When Arno Gujon refers to the region as “Kosovo and Metohija,” the choice of terminology immediately signals a Serbian irredentist partisan stance rather than a neutral description. This phrasing aligns with Serbian official usage and carries clear political implications about sovereignty and historical claims, framing the discussion from a Belgrade-centric perspective rather than an objective one.
Gujon, founder of the NGO Solidarité Kosovo and a vocal advocate for Serbs in the region, poses a rhetorical question in his recent remarks: Why help Serbs, who are portrayed in media as having harmed others, instead of Albanians? He dismisses the prevailing international account as a media distortion and offers what he calls the “truth” seen with his own eyes—Serbian families in enclaves behind barbed wire, living in fear, children deprived of normal lives, and attacks targeting Serbs simply for their ethnicity. Though he provides no evidence for this whatsoever.
While security challenges and incidents affecting Serb communities in Kosovo today are real and deserve attention—isolated attacks, property disputes, and tensions in northern areas have been documented—no serious discussion can begin by erasing the historical context that produced the current realities. The 1998–1999 Kosovo conflict was not initiated by Albanian civilians but by a systematic Serbian state and civilian campaign of violence conducted by Serbian state forces, police, military, and paramilitary groups.
Documented Atrocities
International reports, including those from Human Rights Watch, the U.S. State Department, and the International Criminal Tribunal for the former Yugoslavia, detail widespread expulsions, massacres, destruction of villages, and sexual violence. Over 800,000 ethnic Albanians were displaced in a short period, with estimates of thousands killed (predominantly Albanian civilians), and approximately 20,000 women subjected to rape as part of a campaign of terror.

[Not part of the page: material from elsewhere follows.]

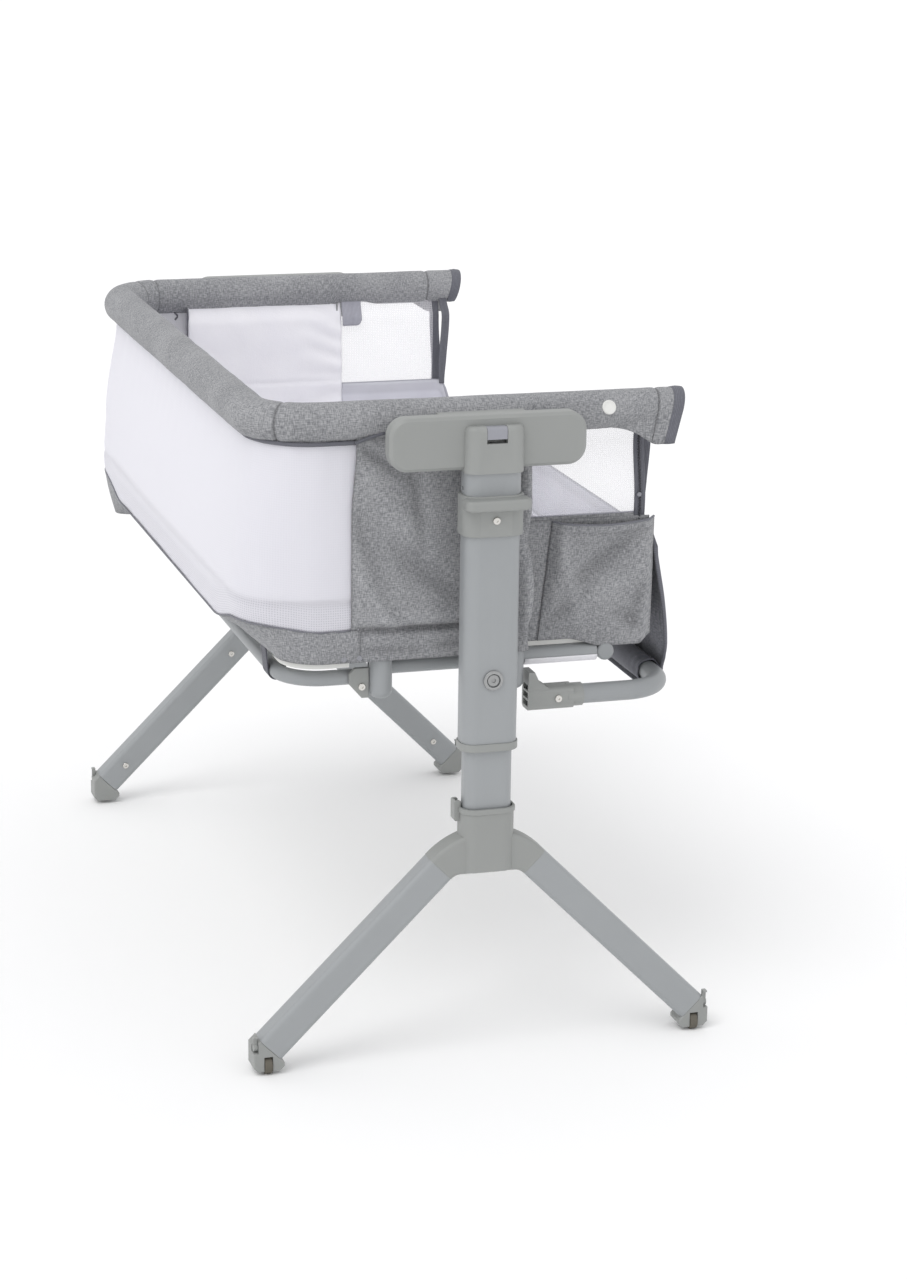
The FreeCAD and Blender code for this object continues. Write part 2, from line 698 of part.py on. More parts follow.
def right_frame_tube():
    """A capped tube under the open edge, with a small vent hole below."""
    end = cross_tube_y + cross_tube_radius
    tube = rod(cross_tube_radius, (side_tube_x, -end, frame_z), (side_tube_x, end, frame_z))
    tube = tube.makeFillet(side_tube_round, edges_at(tube, 1, -end) + edges_at(tube, 1, end))
    inner = end - side_tube_round - tube_wall
    bore = rod(cross_tube_radius - tube_wall, (side_tube_x, -inner, frame_z), (side_tube_x, inner, frame_z))
    vent = rod(vent_radius, (side_tube_x, 0, frame_z - cross_tube_radius - 1), (side_tube_x, 0, frame_z))
    return tube.cut([bore, vent]).removeSplitter()


def bent_rail(points, bend, radius):
    """A tube through points in one level plane, with a bend of one radius at each corner."""
    runs = []
    start = points[0]
    for corner, after in zip(points[1:-1], points[2:]):
        before = (start - corner).normalize()
        ahead = (after - corner).normalize()
        enter = corner + before * bend
        leave = corner + ahead * bend
        inward = (before + ahead).normalize()
        middle = corner + inward * bend * (math.sqrt(2) - 1)
        runs.append(Part.makeLine(start, enter))
        runs.append(Part.Arc(enter, middle, leave).toShape())
        start = leave
    runs.append(Part.makeLine(start, points[-1]))
    path = Part.Wire(runs)
    along = points[1] - points[0]
    outside, inside = [
        path.makePipeShell([Part.Wire([Part.makeCircle(size, points[0], along)])], True, False)
        for size in (radius, radius - tube_wall)]
    return outside.cut(inside)


def left_frame_tube():
    x0 = upright_left_x - fitting_radius
    corners = [(x0, -1), (corner_tube_x, -1), (corner_tube_x, 1), (x0, 1)]
    points = [Vector(x, sign * corner_tube_y, corner_tube_z) for x, sign in corners]
    return bent_rail(points, corner_tube_bend, corner_tube_radius)


def clamp_face_y():
    return -corner_tube_y - corner_tube_radius - 0.4


def frame_clamp():
    y = clamp_face_y()
    x1 = upright_left_x - fitting_radius - 0.5
    x0 = x1 - clamp_length
    z0 = clamp_top_z - clamp_height
    outline = [(x0, clamp_top_z - 6), (x0 + 6, clamp_top_z), (x1, clamp_top_z), (x1, z0),
               (x1 - 8, z0), (x0, z0 + 16)]
    plate = outline_prism(outline, y - clamp_thickness, y)
    return plate.makeFillet(1.2, edges_at(plate, 1, y - clamp_thickness))


def clamp_screw():
    x = upright_left_x - fitting_radius - 8.5
    return screw(x, clamp_face_y() - clamp_thickness - screw_seat, clamp_screw_z, stub, -1)


# Board, mattress and fabric -------------------------------------------------

def corner_edges(shape, x):
    return [edge for edge in edges_along(shape, Vector(0, 0, 1))
            if abs(edge.Vertexes[0].Point.x - x) < 0.001]


def rounded_slab(x0, x1, half_y, left_bend, right_bend, z0, z1):
    slab = block(x0, x1, -half_y, half_y, z0, z1)
    if left_bend > 0:
        slab = slab.makeFillet(left_bend, corner_edges(slab, x0))
    if right_bend > 0:
        slab = slab.makeFillet(right_bend, corner_edges(slab, x1))
    return slab


def bed_shape(clearance, z0, z1):
    """The plan of the lying area: full width by the closed side, inboard by the uprights."""
    inset = fabric + clearance
    main = rounded_slab(side_x + 100, open_side_x - inset, wall_y - inset, 0,
                        open_side_bend - fabric, z0, z1)
    wide = rounded_slab(side_x + side_tuck + inset, panel_left_x - clearance,
                        panel_y - fabric - inset, tuck_bend - inset, 0, z0, z1)
    return main.fuse(wide).removeSplitter()


def mattress_board():
    z0 = frame_z + cross_tube_radius + board_gap
    return bed_shape(2.0, z0, z0 + board_thickness)


def mattress():
    z0 = frame_z + cross_tube_radius + board_gap + board_thickness + mattress_gap
    z1 = z0 + mattress_thickness
    pad = bed_shape(2.5, z0, z1)
    return pad.makeFillet(mattress_round, edges_at(pad, 2, z1))


def closed_side_mesh():
    z0 = band_top_z + seat_gap
    half_y = panel_y - fabric
    outside = rounded_slab(side_x, 0, half_y, side_bend, 0, z0, mesh_top_z)
    inside = rounded_slab(side_x + fabric, 10, half_y - fabric, side_bend - fabric, 0,
                          z0 - 1, mesh_top_z + 1)
    keep = block(side_x - 1, panel_left_x, -half_y - 1, half_y + 1, z0, mesh_top_z)
    return outside.cut(inside).common(keep).Solids[0]


def level_outline(x0, half_y, bend, z):
    """A U open towards +X, closed by a straight line at x = 0."""
    slab = rounded_slab(x0, 0, half_y, bend, 0, z, z + 1)
    return [face.OuterWire for face in slab.Faces
            if all(abs(vertex.Point.z - z) < 0.001 for vertex in face.Vertexes)][0]


def bottom_band():
    """The fabric under the mesh, upright at the ends and sloping in under the closed side."""
    walls = []
    for inset in (1.0, 1.0 + fabric):
        low = level_outline(side_x + side_tuck + inset, panel_y - fabric - inset,
                            tuck_bend - inset, fabric_bottom_z)
        high = level_outline(side_x + inset, panel_y - fabric - inset, side_bend - inset, band_top_z)
        walls.append(Part.makeLoft([low, high], True, True))
    keep = block(side_x, panel_left_x, -panel_y, panel_y, fabric_bottom_z, band_top_z)
    return walls[0].cut(walls[1]).common(keep).Solids[0]


def low_wall():
    """The low fabric wall: the barrier along the bedside and the lower end walls."""
    outside = rounded_slab(0, open_side_x, wall_y, 0, open_side_bend, fabric_bottom_z, low_end_top_z)
    inside = rounded_slab(-10, open_side_x - fabric, wall_y - fabric, 0, open_side_bend - fabric,
                          fabric_bottom_z - 1, low_end_top_z + 1)
    dip = block(open_side_x - open_side_bend, open_side_x + 1, -wall_y + open_side_bend,
                wall_y - open_side_bend, low_side_top_z, low_end_top_z + 1)
    keep = block(window_start_x, open_side_x + 1, -wall_y - 1, wall_y + 1,
                 fabric_bottom_z, low_end_top_z)
    return outside.cut([inside, dip]).common(keep).Solids[0]


def end_panel():
    inner_offset = panel_y - fabric - rim_y
    top_z = rim_z - math.sqrt(rim_roll_radius ** 2 - inner_offset ** 2) - 0.9
    face = block(panel_left_x, panel_right_x, -panel_y, -panel_y + fabric, fabric_bottom_z, top_z)
    side = block(panel_right_x - fabric, panel_right_x, -panel_y, -wall_y - 0.5,
                 fabric_bottom_z, under_rim_z)
    return face.fuse(side).removeSplitter()


def end_lining():
    z0 = fabric_bottom_z + 0.5
    face = block(panel_left_x, window_start_x - seat_gap, -wall_y, -wall_y + fabric, z0, wall_top_z)
    side = block(panel_left_x, panel_left_x + fabric, -panel_y + 2 * fabric, -wall_y, z0, under_rim_z)
    return face.fuse(side).removeSplitter()


def mesh_window():
    return block(window_start_x, window_end_x, -wall_y, -wall_y + fabric,
                 low_end_top_z + seat_gap, wall_top_z)


def zip_tape():
    x0 = window_end_x + 0.2
    return block(x0, x0 + tape_width, -wall_y, -wall_y + fabric,
                 low_end_top_z + seat_gap, wall_top_z - tape_drop)


def pocket():
    y0 = -pocket_outer_y
    y1 = -wall_y - 0.4
    outside = block(pocket_left_x, pocket_right_x, y0, y1, fabric_bottom_z, pocket_top_z)
    inside = block(pocket_left_x + fabric, pocket_right_x - fabric, y0 + fabric, y1 + 1,
                   fabric_bottom_z + fabric, pocket_top_z + 1)
    return outside.cut(inside)


def drop_panel():
    """The fabric that hangs from the barrier's edge round the outside of the lowered rail."""
    top_x = open_side_x + 0.4
    top_z = low_side_top_z - 1
    low_x = rail_x + sleeve_radius + 0.4
    bend_z = rail_z + 2 * rail_radius
    low_z = rail_z - 12
    outline = [(top_x, top_z), (top_x + fabric, top_z), (low_x + fabric, bend_z),
               (low_x + fabric, low_z), (low_x, low_z), (low_x, bend_z)]
    return outline_prism(outline, -sleeve_half_length, sleeve_half_length)


# Drop rail ------------------------------------------------------------------

def drop_rail_tube():
    corners = [(rail_start_x, -1), (rail_x, -1), (rail_x, 1), (rail_start_x, 1)]
    points = [Vector(x, sign * rim_y, rail_z) for x, sign in corners]
    return bent_rail(points, rail_bend, rail_radius)


def rail_end_fitting():
    """An L-shaped moulding: a socket for the rail and a horn that hooks up under the head."""
    half = rail_fitting_half
    body = block(rail_fitting_x, rail_start_x + 6, -rim_y - half, -rim_y + half,
                 rail_z - half, rail_z + half)
    body = body.makeFillet(rail_fitting_round, edges_along(body, Vector(1, 0, 0)))
    collar = rod(rail_radius + rail_collar_wall, (rail_start_x, -rim_y, rail_z),
                 (rail_fitting_end_x, -rim_y, rail_z))
    horn = outline_prism([(rail_fitting_x, rail_z), (rail_fitting_x, rail_horn_top_z),
                          (rail_fitting_x + 7, rail_horn_top_z), (rail_fitting_x + 12, rail_z + 20),
                          (rail_fitting_x + 24, rail_z + half - 1), (rail_fitting_x + 24, rail_z)],
                         -rim_y - half + 1, -rim_y + half - 1)
    body = body.fuse([collar, horn])
    body = body.cut(rod(rail_radius + seat_gap, (rail_start_x - 0.2, -rim_y, rail_z),
                        (rail_fitting_end_x + 1, -rim_y, rail_z)))
    slots = []
    for step in range(slot_count):
        z0 = rail_z - 8.5 + step * slot_pitch
        slots.append(block(rail_fitting_x - 1, rail_fitting_x + slot_depth,
                           -rim_y - slot_half_width, -rim_y + slot_half_width, z0, z0 + slot_height))
    return body.cut(slots).removeSplitter()


def rail_sleeve():
    start = (rail_x, -sleeve_half_length, rail_z)
    end = (rail_x, sleeve_half_length, rail_z)
    return pipe(sleeve_radius, sleeve_radius - rail_radius - cover_gap, start, end)


def rail_screw():
    y = -rim_y - rail_fitting_half - screw_seat
    return screw(rail_start_x - rail_screw_inset, y, rail_z, stub, -1)


# Output ---------------------------------------------------------------------

def save_ends(name, solids):
    save("near_" + name, solids)
    save("far_" + name, [mirror_y(solid) for solid in solids])


save_ends("hub", [hub()])
save_ends("lower_tube", [lower_tube()])
for side, word in ((-1, "left"), (1, "right")):
    save_ends(word + "_leg", [leg_tube(side)])
    save_ends(word + "_foot", [foot_cap(side)])
    save_ends(word + "_wheel", [wheel(side)])
    save_ends(word + "_brake_lever", [brake_lever(side)])
save("leg_screws", both_ends(leg_screws()))

save_ends("outer_tube", [outer_tube()])
save("guide_rings", both_ends([guide_ring()]))
save("post_bolts", both_ends(post_bolt()))
save_ends("release_collar", [release_collar()])
save_ends("latch_slider", latch_slider())
save_ends("head_bracket", [head_bracket()])
save_ends("head_button", [head_button()])

save("rim_tubes", rim_tubes())
save_ends("rim_cover", [end_rim_cover()])
save("rim_sleeves", both_ends([rim_sleeve()]))
save("side_rim_cover", [side_rim_cover()])
save("uprights", both_ends(upright(upright_left_x) + upright(upright_right_x)))
save("cross_tubes", both_ends([cross_tube()]))
save("right_frame_tube", [right_frame_tube()])
save("left_frame_tube", [left_frame_tube()])
save("frame_clamps", both_ends([frame_clamp()]))
save("clamp_screws", both_ends([clamp_screw()]))

save("mattress_board", [mattress_board()])
save("mattress", [mattress()])
save("closed_side_mesh", [closed_side_mesh()])
save("bottom_band", [bottom_band()])
save("low_wall", [low_wall()])
save_ends("end_panel", [end_panel()])
save("end_linings", both_ends([end_lining()]))
save("mesh_windows", both_ends([mesh_window()]))
save("zip_tapes", both_ends([zip_tape()]))
save("pocket", [pocket()])
save("drop_panel", [drop_panel()])

save("drop_rail_tube", [drop_rail_tube()])
save("rail_end_fittings", both_ends([rail_end_fitting()]))
save("rail_sleeve", [rail_sleeve()])
save("rail_screws", both_ends([rail_screw()]))
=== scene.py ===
# Bedside bassinet: cloth, padding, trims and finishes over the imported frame.
import bpy
from functools import partial
from math import atan2, cos, exp, hypot, pi, radians, sin, sqrt, tau
from mathutils import Matrix, Vector, noise


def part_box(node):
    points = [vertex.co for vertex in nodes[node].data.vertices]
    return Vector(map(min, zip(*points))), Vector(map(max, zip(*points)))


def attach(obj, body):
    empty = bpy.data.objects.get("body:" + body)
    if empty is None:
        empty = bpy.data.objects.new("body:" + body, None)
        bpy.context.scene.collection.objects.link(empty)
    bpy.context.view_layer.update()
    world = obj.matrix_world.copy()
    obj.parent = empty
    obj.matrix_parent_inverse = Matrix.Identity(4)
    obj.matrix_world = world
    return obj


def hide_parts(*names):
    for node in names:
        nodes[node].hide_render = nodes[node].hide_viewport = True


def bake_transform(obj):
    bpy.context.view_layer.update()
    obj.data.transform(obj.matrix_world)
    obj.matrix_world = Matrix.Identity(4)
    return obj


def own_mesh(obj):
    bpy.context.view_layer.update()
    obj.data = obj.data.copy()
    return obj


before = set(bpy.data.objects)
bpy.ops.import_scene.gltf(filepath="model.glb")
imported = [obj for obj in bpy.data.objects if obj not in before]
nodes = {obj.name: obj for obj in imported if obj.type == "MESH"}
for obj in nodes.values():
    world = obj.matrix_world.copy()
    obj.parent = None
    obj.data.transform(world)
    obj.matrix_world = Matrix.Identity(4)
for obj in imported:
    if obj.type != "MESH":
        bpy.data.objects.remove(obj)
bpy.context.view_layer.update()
scene = bpy.context.scene
print("frame loaded:", len(nodes), "nodes")


def smooth(a, b, x):
    t = min(1, max(0, (x - a) / (b - a)))
    return t * t * (3 - 2 * t)


def ridge(x, width):
    return exp(-(x / width) ** 2)


def waver(a, b, c):
    return noise.noise(Vector((a, b, c)))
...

Entire communities were burned, sometimes with residents trapped inside homes. These actions prompted NATO intervention and remain the foundational historical reality acknowledged by most independent observers.
The primary victims of the large-scale, state-orchestrated campaign were ethnic Albanians. This does not negate subsequent abuses against Serbs and other minorities after 1999, including revenge attacks, displacement, and the 2004 unrest. However, presenting post-conflict Serb suffering in isolation, while downplaying or relativizing the preceding ethnic cleansing that displaced nearly a million people, distorts the sequence and scale of events.
Gujon’s approach—focusing exclusively on Serbian enclaves and personal observations while rejecting broader media and international documentation—fits a pattern of selective advocacy. Critics have noted that his organization’s work, while providing aid, operates within a narrative framework that advances Serbian political positions and has drawn accusations of discriminatory or propagandistic emphasis.
A Balanced Humanitarian View
The framing the entire story as one in which Serbs are primarily the misunderstood victims, and international reporting a mere “picture” imposed by outsiders, ignores the documented causes of the conflict. The war did not emerge in a vacuum; it followed years of escalating Serbian Yugoslav repression against the Albanian majority’s demands for rights. Equating or inverting the roles of perpetrator and victim does a disservice to historical truth and hinders genuine reconciliation.
Arno Gujon presents himself as a “truth-teller changing perceptions” through firsthand experience. However, selective eyewitness testimony cannot override the comprehensive record compiled by multiple international bodies. A complete picture must include the mass expulsions, killings, and destruction of 1998–1999 alongside later inter-ethnic tensions. Only by confronting the full sequence of events—without euphemisms or territorial nomenclature that prejudges political outcomes—can one move beyond propaganda toward understanding and lasting peace.
Continuing to center narratives solely on one community’s pain while minimizing the other’s foundational trauma serves political agendas, not the cause of impartial aid or regional stability.